Но беда в том, что поражение героя губительно не только для него самого, но и для зависимых от него людей. Не в состоянии сам действовать, он отдал на откуп свою Обломовку, разоряя крестьян, конечно не сам по себе, но руками Тарантьева, Мухоярова, Затёртого, которые, обманывая Обломова, по сути с его разрешения грабили крестьян, да и самого Илью Ильича готовы были пустить по миру. Нищенствует и спивается после его смерти Захар, приученный своим барином к безделью. Если позволить себе мысленный эксперимент и перевести в конкретный, социально-исторический план тенденции, сказавшиеся в образе Обломова, то увидим, что Обломовка не спасение от бед исторического развития, скорее наоборот. Отказ от буржуазного прогресса, деловитости, которые казались «машинизацией человеческой личности», привёл, как известно, к угнетению, превзошедшему крепостное, хотя и на той же парадигмальной основе.
Если судьба Обломова «внушает сострадание и страх», то, что же можем сказать о Штольце, наперснике главного героя романа? В шекспировском «Гамлете» датскому принцу сопутствуют два невраждебных и сочувствующих ему персонажа: Горацио, знающий о душевных терзаниях Гамлета, и норвежский принц Фортинбрас, симпатичный Гамлету («дух, объятый дивным честолюбьем») и симпатизирующий в свою очередь ему («пусть Гамлета поднимут на помост, Как воина, четыре капитана»), прежде всего понимаемый Гамлетом как человек действия. Штольц словно бы совмещает в себе этих двух героев: деловитость его не вызывает сомнений, и как норвежский принц получает корону Гамлета, так Штольц получает Ольгу. Но ещё Штольц – единственный в романе, как Горацио в трагедии («почил высоких дух»), – знает истинную цену Обломову. Он говорит Ольге: «А если хочешь знать, так я и тебя научил любить его… Он падал от толчков, охлаждался, заснул, наконец, как убитый, разочарованный, потеряв силу жить, но не потерял честности и верности. Ни одной фальшивой ноты не издало его сердце, не пристало к нему грязи». Не только Ольгу, всю нашу критику научил Штольц. Сам же он вызывал только осуждение, поскольку полагали, что Гончаров хотел нарисовать героя, равновеликого Обломову. Штольц, однако, для Гончарова не проблема, во всяком случае не художественная проблема, он просто, как Фортинбрас Гамлету, указывает Обломову путь жизни[38]38
Дружинин сравнивал Штольца с Лаэртом, говоря, что «осуждать его как живое лицо мы неспособны точно так же, как осуждать Лаэрта за то, что он не Гамлета (Дружинин А. В. Литературная критика, с. 305). Мне кажется, что сравнение это неверно: Лаэрт – враг Гамлета, а Штольц – друг Обломова
[Закрыть].
Между тем не раз было сказано, что образ Штольца с точки зрения поэтики неудачен, фальшив, надуман. Критиковался он и с точки зрения содержания: за прагматизм, за буржуазный эгоизм, за механицизм, за отсутствие душевного полёта. В Штольце видели представителя чуждого нам западного рационализма. Штольц к тому же, как мы знаем из романа, связан с высшей государственной администрацией, к его слову прислушиваются министры. Именно на таком фоне безделье Обломова начинало выглядеть героическим противостоянием обществу (хотя именно концентрированным выражением общественного сна и был образ Обломова), противостоянием романтически-бунтарским, которое сегодня можно постараться даже вписать в определённый контекст. В прошлом веке западному рационализму как нечто положительное пытались противопоставить разбойничий мир, который имеет смысл оценить как своего рода проявление обломовщины (об этом ниже).

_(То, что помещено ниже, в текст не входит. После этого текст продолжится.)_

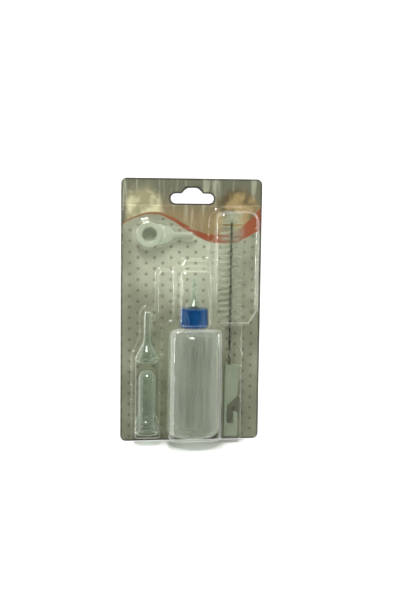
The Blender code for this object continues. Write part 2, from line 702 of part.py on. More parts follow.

Бакунин, например, писал: «Централизация и цивилизация, железные дороги, телеграфы, новое вооружение и новая организация войск, вообще административная наука, т. е. наука систематического порабощения и эксплуатирования народных масс, и наука укрощения народных и всяких других бунтов, столь тщательно разработанная, проверенная опытом и усовершенствованная в продолжение последних 75 лет новейшей истории, – всё это вместе вооружило государство в настоящее время такою громадною силою, что всё искусственные, тайно-заговорные и всенародные попытки, внезапные нападения, сюрпризы, удары должны обрушиться об неё и что оно может быть побеждено, сломлено только стихийно – народно-социальною революциею»{367}. Каковы же слагаемые этой революции? «Одним из главных средств к достижению этой последней цели, по моему глубокому убеждению, может и должно служить наше вольное всенародное казачество, бесчисленное множество наших святых и несвятых бродяг, богомолов, бегунов, воров и разбойников – весь этот широкий и многочисленный подземельный мир, искони протестовавший против государства и государственности и против немецко-кнутовой цивилизации»{368}.
Но почему же, могут спросить, бродяги и разбойники – это инвариант неподвижной обломовщины? Почему автор статьи сравнивает её с «казачьим воровско-разбойническим и бродяжническим миром»?{369} Скорее этот «мир» ближе миру калик перехожих да «старому казаку» Илье Муромцу. Думается, что последнее сближение неправомерно, поскольку и калики, и Илья Муромец – люди труда, душевного и физического. Калики ходят к Иерусалиму, они же защищают отчизну, они же хранят духовную информацию, у них есть моральный устав: «А в том то ведь заповедь положена: //Кто украдёт, или кто солжёт, //Али кто пуститца на женский блуд, //Не скажет большему атаману, //Атаман про то дело проведает, – //Едина оставить во чистом поле //И окопать по плеча во сыру землю». Именно калики пробуждают Илью Муромца, указывая цель – стать на защиту Русской Земли, посвятить себя ратному делу, охранять крестьян-землепашцев (едва ли не самую цивилизованную силу, по тем временам) от набегов степи. Напротив, разбойничьи-воровской мир посягает на людей труда, грабит их, живёт за счёт их труда, как, впрочем, простодушно жил и Илья Ильич Обломов. С. М. Соловьёв полагал (возражая в каком-то смысле Бакунину), что от разбойников «мирное сельское народонаселение терпело более чем от внешних врагов», что слово «протест» не подходит к разбойникам, «нейдёт к людям, которые покидали своих собратий в их подвиге, в их тяжёлом труде и уходили, чтоб гулять и жить на чужой счёт, на счёт тяжкого труда своих собратий»{370}.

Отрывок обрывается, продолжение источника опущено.